Оболенский сделал недоверчивое лицо и принялся разглядывать билеты.
– А вам, Рубанов, настоятельно рекомендую посетить оперу. Не берите пример с Григория, – протянул Максиму три билета в ложу.
В первых числах февраля Рубанов с княгиней Катериной отправились в театр. У князя Петра нашлась масса важных дел, и он от посещения оперы отговорился. Максим впервые попал в театр и с интересом осматривался. Оделся он не в вицмундир, а в любимую белую форму, поэтому чувствовал себя весьма уютно. Откуда-то снизу раздались звуки музыки – оркестр налаживал инструменты, и он, наклонившись из ложи вниз, принялся разглядывать партер. Все первые ряды занимала гвардейская молодежь и, что поразило корнета, – в основном без дам. Далее за ними сидели чиновники и провинциальные офицеры, попавшие по каким-то своим делам в столицу. Здесь дам было уже поболе.
– Странное сегодня общество… – Разочарованно отняла от глаз лорнет княгиня Катерина, – из высшего света – единицы. Я собственно посещала спектакль, пока вы болели, душа моя, но тогда было совсем иное дело… – Опять подняла лорнет к глазам и принялась рассматривать ложи напротив. Все же кого-то высмотрела, так как подняла руку и помахала, радостно улыбаясь.
Максим, наконец, увидел, как чинно, друг за другом, вошли и сели с краю в первом ряду Нарышкин и Оболенский с сестрой и теткой. Оркестр, словно только их и ждал, с облегчением заиграл увертюру.
Занавесь пока не поднималась. Князь Григорий, зевнув, протянул руку и поковырял рампу.

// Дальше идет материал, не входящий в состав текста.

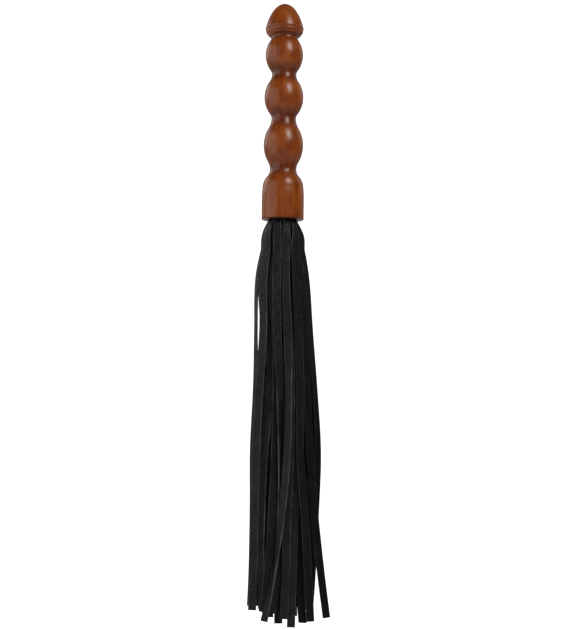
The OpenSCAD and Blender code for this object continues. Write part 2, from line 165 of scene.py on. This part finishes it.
class Nodes:
    """Wires one material's nodes. coords() gives metres, or the mesh attribute that it is told."""

    def __init__(self, name):
        self.mat = bpy.data.materials.new(name)
        self.mat.use_nodes = True
        self.tree = self.mat.node_tree
        self.tree.nodes.clear()
        self.out = self.tree.nodes.new("ShaderNodeOutputMaterial")
        self.bsdf = self.tree.nodes.new("ShaderNodeBsdfPrincipled")
        self.link(self.bsdf, 0, self.out, 0)

    def link(self, a, i, b, j):
        self.tree.links.new(a.outputs[i], b.inputs[j])

    def node(self, kind, **values):
        n = self.tree.nodes.new(kind)
        for k, v in values.items():
            if hasattr(n, k):
                setattr(n, k, v)
            else:
                n.inputs[k.replace("_", " ")].default_value = v
        return n

    def set(self, **values):
        for k, v in values.items():
            self.bsdf.inputs[k.replace("_", " ")].default_value = v

    def coords(self, scale, attribute=None):
        if attribute:
            src = self.node("ShaderNodeAttribute", attribute_name=attribute)
            out = 1
        else:
            src = self.node("ShaderNodeTexCoord")
            out = 3
        m = self.node("ShaderNodeMapping")
        m.inputs["Scale"].default_value = scale
        self.link(src, out, m, 0)
        return m

    def noise(self, coords, scale, detail, rough, distortion=0.0):
        n = self.node(
            "ShaderNodeTexNoise", Scale=scale, Detail=detail, Roughness=rough, Distortion=distortion
        )
        self.link(coords, 0, n, 0)
        return n

    def ramp(self, src, stops, i=0):
        r = self.node("ShaderNodeValToRGB")
        els = r.color_ramp.elements
        while len(els) < len(stops):
            els.new(0.5)
        for e, (p, c) in zip(els, stops):
            e.position = p
            e.color = (*c, 1)
        self.link(src, i, r, 0)
        return r

    def multiply(self, a, b, fac, ai=0):
        m = self.node("ShaderNodeMix", data_type="RGBA", blend_type="MULTIPLY")
        m.inputs[0].default_value = fac
        self.link(a, ai, m, 6)
        self.link(b, 0, m, 7)
        return m

    def bump(self, height, strength, distance, after=None):
        b = self.node("ShaderNodeBump", Strength=strength, Distance=distance)
        self.link(height, 0, b, "Height")
        if after:
            self.link(after, 0, b, "Normal")
        self.link(b, 0, self.bsdf, "Normal")
        return b


def grey(v):
    return (v, v, v)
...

С другой стороны первого ряда сидели трое кавалергардских корнетов и увлеченно что-то обсуждали. В руках у Волынского Максим с удивлением обнаружил небольшую подзорную трубу. Наконец занавесь поднялась, и все обратили взгляды на сцену. В глубине ее Максим различил колышущиеся от сквозняка стены замка из черного полотна и рядом с ними бугор из картона и фанерный крест. «Видать, могила!» – отметил для себя. Перед могилой стоял на коленях какой-то толстый субъект. Затем он нагнулся, наставив на ложу, где сидел Максим, жирный зад, обтянутый панталонами, – княгиня при этом с интересом навела лорнет; потом с трудом поднялся с колен, покраснев от натуги, и, широко раззявив рот, запел. В партере раздались громкие хлопки в ладоши. «Так и есть… Оболенский! – хмыкнул про себя Максим. – Великий ценитель искусства…» Толстый субъект несколько раз подпрыгнул, тряся ягодицами и подняв руки к потолку. Тут же откуда-то сверху на голову ему по веревке спустился тощий высокий мужчина в черном костюме в обтяжку и с длинным веревочным хвостом. При этом толстый субъект сумел проворно уклониться от трагического соприкосновения и что-то опять запел, к нему тут же присоединился прилетевший, поправляя шпагу и черную шляпу. «Вообще-то черному полагалось из-под земли вылезти», – нашел ошибку Рубанов. Между тем, скривившись, толстый рухнул на колени и стал кланяться дьяволу, что-то выклянчивая у него. Нечистый гордо выпятил впалую грудь и подошел к краю сцены, затем, чего-то запев, резко развернулся, и хвост его, сделав оборот, свесился с рампы и тут же был придавлен к ней ботфортом князя Оболенского. Нечисть, сделав грозное лицо, шагнула было к толстому, но почувствовала, что штаны на тощих ляжках оттопыриваются. Потоптавшись на месте, дьявол с испугом подергал хвост руками, и, если бы не сердобольный Нарышкин, он его в этом акте мог и не освободить, даже если бы переметнулся к Богу.